24 febrero 2024

La tabla de Flandes

La trama es a todas luces inverosímil pero resulta subyugante. Una vez más me sorprende la capacidad de este tipo para contar una historia. Tal vez tanto los personajes como el narrador caigan un poco en la altisonancia, pero eso es pasarse un poco con la levadura, y nada más.

Sucede que a Julia, restauradora del museo del Prado, joven y bella (princesa y héroe a la vez), le da por buscar tres pies al gato en una pintura flamenca titulada Partida de ajedrez… y los encuentra.
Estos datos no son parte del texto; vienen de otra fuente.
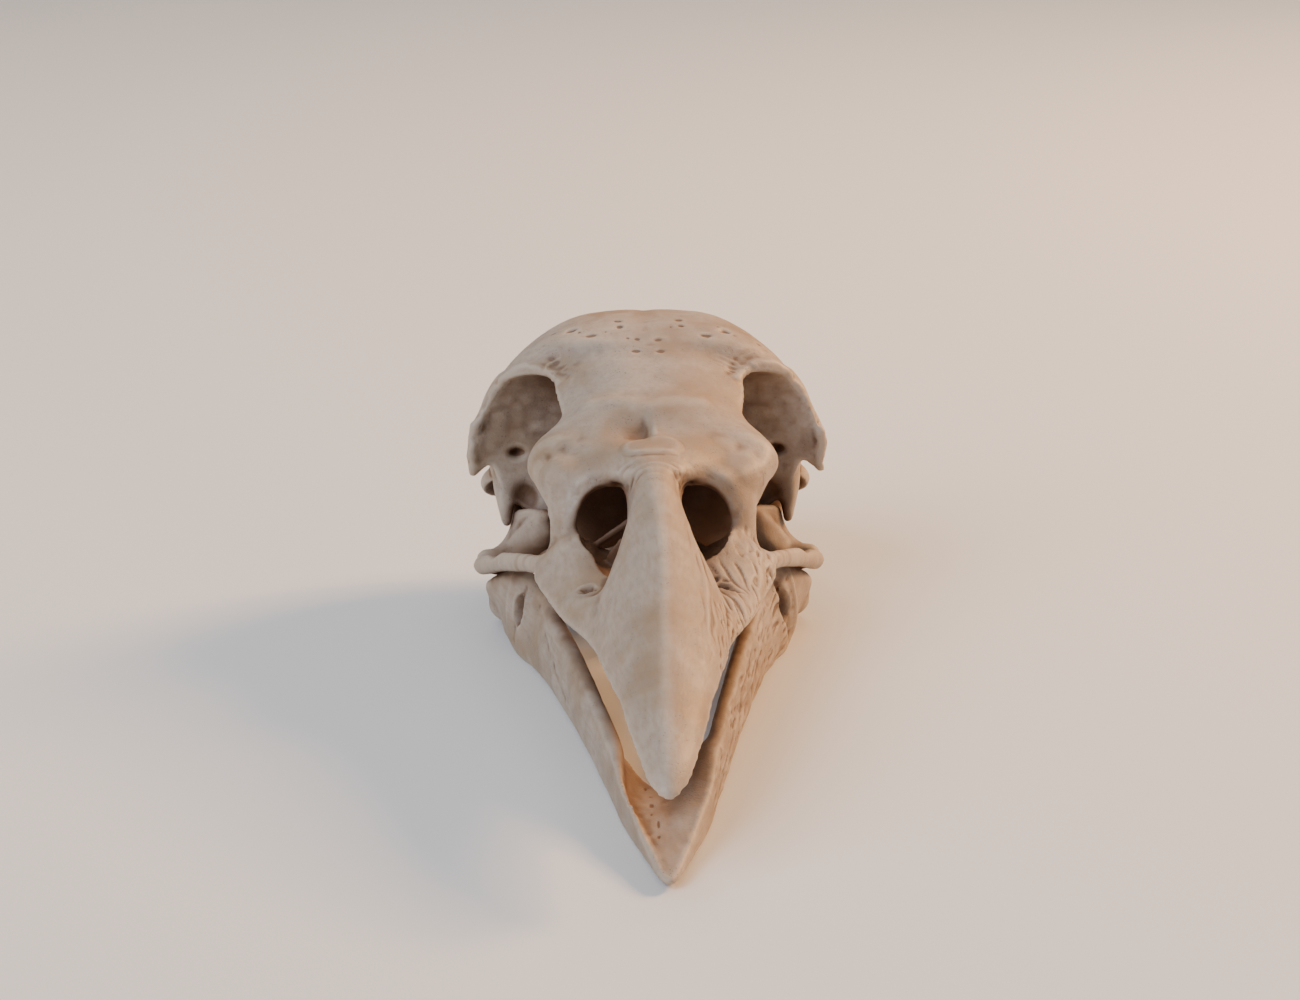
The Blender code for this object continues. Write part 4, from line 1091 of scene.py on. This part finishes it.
def model_pterygoid(size, name, side):
    """Short rod from the quadrate to the palate."""
    shells = [add_tube(side, [(14.2, -0.2, 2.2, 1.3, 1.2), (12.4, -2.2, 3.2, 0.85, 2.0),
                              (9.8, -4.4, 4.0, 0.75, 1.9), (7.4, -6.5, 4.7, 0.8, 1.2),
                              (5.2, -8.4, 5.2, 1.05, 1.1)])]
    pterygoid = merge(name, shells, size.detail, 3)
    clay = Clay(pterygoid)
    clay.rough(1.6, 0.06, 105)
    clay.settle()
    return pterygoid


def model_palatine(size, name, side):
    """Long plate of the palate, broad at the back."""
    shells = [add_tube(side, [(4.2, -9.4, 5.5, 1.6, 0.8), (5.2, -13.0, 5.4, 3.2, 0.75),
                              (5.6, -17.0, 6.0, 2.4, 0.75), (5.4, -22.0, 7.2, 1.4, 0.75),
                              (5.2, -25.5, 8.0, 1.4, 0.75)])]
    palatine = merge(name, shells, size.detail, 3)
    clay = Clay(palatine, side)
    below = clay.normals[:, 2] < -0.3
    clay.height -= 0.25 * below * clay.near((5.4, -14.5, 5.0), (1.8, 5.0, 3.0))
    clay.rough(1.8, 0.06, 107)
    clay.settle()
    return palatine


# ------ materials

def blurred(values, edges, rounds):
    """Values at a mesh's points, each evened out with its neighbours a number of times."""
    count = len(values)
    links = np.bincount(edges.ravel(), minlength=count)[:, None] + 1.0
    values = values.reshape(count, -1).astype(float)
    for _ in range(rounds):
        total = values.copy()
        for column in range(values.shape[1]):
            total[:, column] += np.bincount(edges[:, 0], values[edges[:, 1], column], count)
            total[:, column] += np.bincount(edges[:, 1], values[edges[:, 0], column], count)
        values = total / links
    return values


def write_painted_shade_and_wear(bones, cuts):
    """Note on every point how enclosed it is, and whether it lies in a pit (under 0.5) or on an edge: both
    set painted shade, and edges are worn chalky.

    The edges of the saw cuts count as neither. A cut lies square to y at a place, beyond a distance from the
    middle."""
    corners, faces = [], []
    for obj in bones:
        start = len(corners)
        corners += [tuple(v.co) for v in obj.data.vertices]
        faces += [tuple(start + i for i in face.vertices) for face in obj.data.polygons]
    tree = BVHTree.FromPolygons(corners, faces)
    # directions spread evenly over a ball by the golden angle
    share = (np.arange(RAYS) + 0.5) / RAYS
    turn = math.pi * (1 + math.sqrt(5)) * np.arange(RAYS)
    radius = np.sqrt(1 - (2 * share - 1) ** 2)
    rays = ring(np.cos(turn) * radius, np.sin(turn) * radius, 2 * share - 1)
    for obj in bones:
        clay = Clay(obj)
        edges = np.empty(len(obj.data.edges) * 2, dtype=np.int32)
        obj.data.edges.foreach_get("vertices", edges)
        edges = edges.reshape(-1, 2)
        known = np.zeros(len(clay.points))
        shade = np.zeros(len(clay.points))
        for i in range(0, len(clay.points), SAMPLE_STEP):
            normal = clay.normals[i]
            start = Vector((clay.points[i] + normal * RAY_START) * MM)
            sky = [Vector(ray) for ray in rays if ray @ normal > RAY_COSINE]
            shade[i] = sum(tree.ray_cast(start, ray, REACH)[0] is not None for ray in sky) / len(sky)
            known[i] = 1.0
        spread = blurred(np.stack([shade, known], axis=1), edges, SHADE_ROUNDS)
        shade = spread[:, 0] / np.maximum(spread[:, 1], 1e-6)
        dip = ((blurred(clay.points, edges, SURFACE_ROUNDS) - clay.points) * clay.normals).sum(axis=1)
        for cut, beyond in cuts:
            sawn = np.exp(-((clay.points[:, 1] - cut) / SAW_WIDTH) ** 4)
            dip *= 1 - sawn * (np.abs(clay.points[:, 0]) > beyond)
        for name, values in (("hollow", shade), ("relief", np.clip(0.5 - dip / RELIEF_RANGE, 0, 1))):
            note = obj.data.attributes.new(name, 'FLOAT', 'POINT')
            note.data.foreach_set("value", values.astype(np.float32))


def add_node(tree, kind, settings=None, inputs=None):
    """Add a node, set its properties, and give its sockets values or the outputs they read."""
    node = tree.nodes.new(kind)
    for name, value in (settings or {}).items():
        setattr(node, name, value)
    for name, value in (inputs or {}).items():
        if isinstance(value, bpy.types.NodeSocket):
            tree.links.new(value, node.inputs[name])
        else:
            node.inputs[name].default_value = value
    return node


def dry_bone(name, look, stretch, strength):
    """Dry bone, boiled clean and aged: matt and chalky where it stands out, with painted brown shade in its
    hollows and pits, fine pores all over, and fibres with the given stretch along each axis and strength."""
    material = bpy.data.materials.new(name)
    material.use_nodes = True
    tree = material.node_tree
    shader = tree.nodes["Principled BSDF"]
    place = add_node(tree, 'ShaderNodeTexCoord').outputs["Object"]

    def noise_of(size_mm, detail, coordinates=place):
        return add_node(tree, 'ShaderNodeTexNoise', inputs={
            "Vector": coordinates, "Scale": 1.0 / (size_mm * MM), "Detail": detail}).outputs["Fac"]

    def ramp(value, low, high, smallest=0.0, largest=1.0):
        return add_node(tree, 'ShaderNodeMapRange', {"clamp": True}, {
            "Value": value, "From Min": low, "From Max": high, "To Min": smallest,
            "To Max": largest}).outputs["Result"]

    def maths(kind, *values):
        return add_node(tree, 'ShaderNodeMath', {"operation": kind}, dict(enumerate(values))).outputs[0]

    def mix(share, below, above):
        # of a Mix node's sockets, 6 and 7 take its colours and 2 gives the mixed one
        return add_node(tree, 'ShaderNodeMix', {"data_type": 'RGBA'}, {
            0: share, 6: below, 7: above}).outputs[2]

    def reading(name):
        return add_node(tree, 'ShaderNodeAttribute', {"attribute_name": name}).outputs["Fac"]

    fibres = add_node(tree, 'ShaderNodeMapping', {"vector_type": 'TEXTURE'},
                      {"Vector": place, "Scale": stretch}).outputs["Vector"]
    shade, relief = reading("hollow"), reading("relief")
    patches = noise_of(PATCH, 3.0)
    mottle = noise_of(MOTTLE, 4.0)
    streaks = noise_of(STREAK, 2.0, fibres)
    pores = add_node(tree, 'ShaderNodeTexVoronoi', inputs={
        "Vector": place, "Scale": 1.0 / (PORE * MM)}).outputs["Distance"]
    porous = maths('MULTIPLY', ramp(pores, 0.26, 0.1), ramp(mottle, 0.5, 0.66))

    colour = mix(ramp(patches, 0.4, 0.62), look.pale, look.warm)
    colour = mix(maths('MULTIPLY', ramp(mottle, 0.45, 0.7), 0.4), colour, look.grey)
    colour = mix(ramp(streaks, 0.42, 0.7, 0.0, strength), colour, look.warm)
    worn = maths('MULTIPLY', ramp(relief, 0.58, 0.9, 0.0, 0.5), ramp(shade, 0.5, 0.2))
    colour = mix(worn, colour, look.chalk)
    # painted shade in pits and grooves: the deep colour, stronger the more the surface dips
    colour = mix(ramp(relief, 0.46, 0.2, 0.0, 0.75), colour, look.deep)
    # painted shade in hollows: the deep colour, stronger the more enclosed a point is, broken up by the
    # random patches
    stain_and_painted_shade = maths('MULTIPLY_ADD', patches, 0.25, maths('SUBTRACT', shade, 0.12))
    colour = mix(ramp(stain_and_painted_shade, 0.17, 0.62, 0.0, 0.95), colour, look.deep)
    colour = mix(maths('MULTIPLY', porous, 0.65), colour, look.deep)
    tree.links.new(colour, shader.inputs["Base Color"])
    tree.links.new(ramp(maths('ADD', mottle, shade), 0.4, 1.3, 0.5, 0.72), shader.inputs["Roughness"])
    height = maths('MULTIPLY_ADD', porous, -0.7,
                   maths('MULTIPLY_ADD', streaks, strength, noise_of(GRAIN, 2.0)))
    bump = add_node(tree, 'ShaderNodeBump', inputs={"Strength": 0.5, "Distance": BUMP * MM, "Height": height})
    tree.links.new(bump.outputs["Normal"], shader.inputs["Normal"])
    shader.inputs["Subsurface Weight"].default_value = 0.1
    shader.inputs["Subsurface Radius"].default_value = (1.0, 0.55, 0.3)
    shader.inputs["Subsurface Scale"].default_value = 1.0 * MM
    return material


# ------ operators

def hand_over(context, obj, node, finish, fibres):
    """Put a finished bone where its solid stands, and let it stand for that solid."""
    if not obj.data.polygons:
        raise RuntimeError("no surface was left on " + node)
    sizes = context.scene.skull_sizes
    obj.location = (0, sizes.joint_back, sizes.joint_height)
    select_only(obj)
    bpy.ops.object.transform_apply()
    bpy.ops.object.shade_smooth_by_angle(angle=math.radians(SMOOTH_ANGLE))
    obj.name = obj.data.name = node + "_bone"
    obj.data.materials.clear()
    obj.data.materials.append(dry_bone("dry_bone_" + finish, context.scene.bone_look, *fibres))
    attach(obj, "root")
    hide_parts(node)


class SKULL_OT_head(bpy.types.Operator):
    """Cranium, upper bill and jugal rods, modelled in one and parted where they meet"""
    bl_idname = "skull.head"
    bl_label = "Cranium, bill and jugals"

    def execute(self, context):
        size = lengths(context)
        head = model_head(size)
        sculpt_head(head)
        for side, word in SIDES.items():
            node = "jugal_" + word
            low, high = sorted((side * 13.2, side * 26.0))
            jugal = part_off(head, node, (low, size.jugal_root, 0.5), (high, 1.6, 10.6))
            hand_over(context, jugal, node, node, JUGAL_FIBRES)
        bill = part_off(head, "upper_bill", (-30, -90, -10), (30, size.hinge, 45))
        hand_over(context, bill, "upper_bill", "bill", BILL_FIBRES)
        # nearly all its faces have four corners, and make two triangles each
        finish_with(head, 'DECIMATE', ratio=min(1.0, MOST_TRIANGLES / (2 * len(head.data.polygons))))
        hand_over(context, head, "cranium", "braincase", PLAIN_FIBRES)
        return {'FINISHED'}


class SKULL_OT_jaw(bpy.types.Operator):
    """Lower jaw, resting on small flats"""
    bl_idname = "skull.jaw"
    bl_label = "Lower jaw"

    def execute(self, context):
        size = lengths(context)
        jaw = model_jaw(size)
        sculpt_jaw(jaw)
        # whatever would reach under the table
        carve(jaw, add_block((-40, -90, -20), (40, 40, -size.joint_height)))
        hand_over(context, jaw, "mandible", "jaw", JAW_FIBRES)
        return {'FINISHED'}


class SKULL_OT_small_bones(bpy.types.Operator):
    """Quadrates, pterygoids and palatines, a left and a right one of each"""
    bl_idname = "skull.small_bones"
    bl_label = "Quadrates and palate"

    def execute(self, context):
        size = lengths(context)
        for side, word in SIDES.items():
            for kind, model in (("quadrate", model_quadrate), ("pterygoid", model_pterygoid),
                                ("palatine", model_palatine)):
                node = kind + "_" + word
                hand_over(context, model(size, node, side), node, node, PLAIN_FIBRES)
        return {'FINISHED'}


class SKULL_OT_painted_shade_and_wear(bpy.types.Operator):
    """Painted shade in the hollows and pits, wear on the edges"""
    bl_idname = "skull.patina"
    bl_label = "Patina"

    def execute(self, context):
        size = lengths(context)
        # the cut at the bend line runs right across, and those of the jugals lie beyond 13 mm
        write_painted_shade_and_wear([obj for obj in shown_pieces() if obj.name.endswith("_bone")],
                     [(size.joint_back + size.hinge, 0.0), (size.joint_back + size.jugal_root, 13.0)])
        return {'FINISHED'}


class SKULL_OT_stage(bpy.types.Operator):
    """Pale table, soft lamps and the camera"""
    bl_idname = "skull.stage"
    bl_label = "Table, lamps and camera"

    def execute(self, context):
        look = context.scene.stage_look
        table = add(bpy.ops.mesh.primitive_plane_add, size=TABLE_WIDTH)
        table.name = "table"
        paint = bpy.data.materials.new("matt_table_paint")
        paint.use_nodes = True
        # matt wall paint: no clear highlight, only the lamps' soft fall-off
        shader = paint.node_tree.nodes["Principled BSDF"]
        shader.inputs["Base Color"].default_value = look.table
        shader.inputs["Roughness"].default_value = 0.9
        table.data.materials.append(paint)
        table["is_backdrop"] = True
        for lamp in LAMPS:
            add_lamp(*lamp)
        world = bpy.data.worlds.new("studio")
        world.use_nodes = True
        sky = world.node_tree.nodes["Background"]
        sky.inputs["Color"].default_value = from_hex(SKY_COLOUR)
        sky.inputs["Strength"].default_value = SKY_STRENGTH
        context.scene.world = world
        add_camera(look, lengths(context))
        return {'FINISHED'}


def add_lamp(name, place, width, power_w, colour):
    """Square soft lamp that faces the skull."""
    ahead = Vector(LAMP_AIM) - Vector(place)
    lamp = add(bpy.ops.object.light_add, type='AREA', location=place,
               rotation=ahead.to_track_quat('-Z', 'Y').to_euler())
    lamp.name = name
    lamp.data.size = width
    lamp.data.energy = power_w
    lamp.data.color = from_hex(colour)[:3]


def add_camera(look, size):
    """Camera in front of the bill, a little above it and to its left."""
    rise, swing = look.camera_height, look.camera_side
    ahead = Vector((math.sin(swing) * math.cos(rise), math.cos(swing) * math.cos(rise), -math.sin(rise)))
    right = Vector((math.cos(swing), -math.sin(swing), 0.0))
    up = right.cross(ahead)
    x, y, z = CAMERA_AIM
    aim = Vector((x, size.joint_back + y, size.joint_height + z)) * MM
    turn = Matrix((right, up, -ahead)).transposed() @ Matrix.Rotation(look.camera_roll, 3, 'Z')
    camera = add(bpy.ops.object.camera_add, location=aim - ahead * look.camera_distance,
                 rotation=turn.to_euler())
    camera.data.lens = look.lens
    camera.data.clip_start = NEAREST_SEEN
    bpy.context.scene.camera = camera


class SKULL_PT_panel(bpy.types.Panel):
    """Sizes, looks and the steps that build the skull"""
    bl_idname = "SKULL_PT_panel"
    bl_label = "Raven skull"
    bl_space_type = 'VIEW_3D'
    bl_region_type = 'UI'
    bl_category = "Skull"

    def draw(self, context):
        for group, kind in ((context.scene.skull_sizes, SkullSizes), (context.scene.bone_look, BoneLook),
                            (context.scene.stage_look, StageLook)):
            box = self.layout.box()
            for name in kind.__annotations__:
                box.prop(group, name)
        for step in STEPS:
            self.layout.operator(step.bl_idname)


STEPS = (SKULL_OT_head, SKULL_OT_jaw, SKULL_OT_small_bones, SKULL_OT_painted_shade_and_wear, SKULL_OT_stage)
CLASSES = (SkullSizes, BoneLook, StageLook) + STEPS + (SKULL_PT_panel,)


def register():
    for kind in CLASSES:
        bpy.utils.register_class(kind)
    bpy.types.Scene.skull_sizes = PointerProperty(type=SkullSizes)
    bpy.types.Scene.bone_look = PointerProperty(type=BoneLook)
    bpy.types.Scene.stage_look = PointerProperty(type=StageLook)


def unregister():
    del bpy.types.Scene.stage_look
    del bpy.types.Scene.bone_look
    del bpy.types.Scene.skull_sizes
    for kind in reversed(CLASSES):
        bpy.utils.unregister_class(kind)


def main():
    register()
    bpy.ops.skull.head()
    bpy.ops.skull.jaw()
    bpy.ops.skull.small_bones()
    bpy.ops.skull.patina()
    bpy.ops.skull.stage()


if __name__ == "__main__":
    main()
El misterio escondido en el cuadro (el asesinato de uno de los jugadores, nobles reales de la época) lo revalorizaría enormemente en las subastas. Y lo que podría ser solo un conflicto de intereses se transforma en una pesadilla cuando un diabólico personaje que actúa en la sombra decide jugar aquella partida con muertos reales de por medio.

La inverosimilitud a la que me refiero está en esa perfección matemática con que se desarrolla la trama, con el malo ejecutando sus estrategias y uno de los buenos, lumbrera del ajedrez, respondiendo. Ya digo, nada importa esto gracias a la facultad de Pérez-Reverte de crear personajes fuertes (César, el árbitro de la elegancia homosexual, o Muñoz, el Sherlock Holmes del ajedrez en figura de oficinista astroso) y a su habilidad complementaria para retratar a los estúpidos. También, ya lo dije, a su maestría para conducir la historia.

Lo de diabólico no es un decir: el jugador en la sombra es, como Satanás, alguien a quien una herida mortal en su orgullo lleva a perderse y a perder a otros, ejerciendo de paso un poder seductor compatible con su refinamiento en el mal. ¿Excesivo? Novelesco.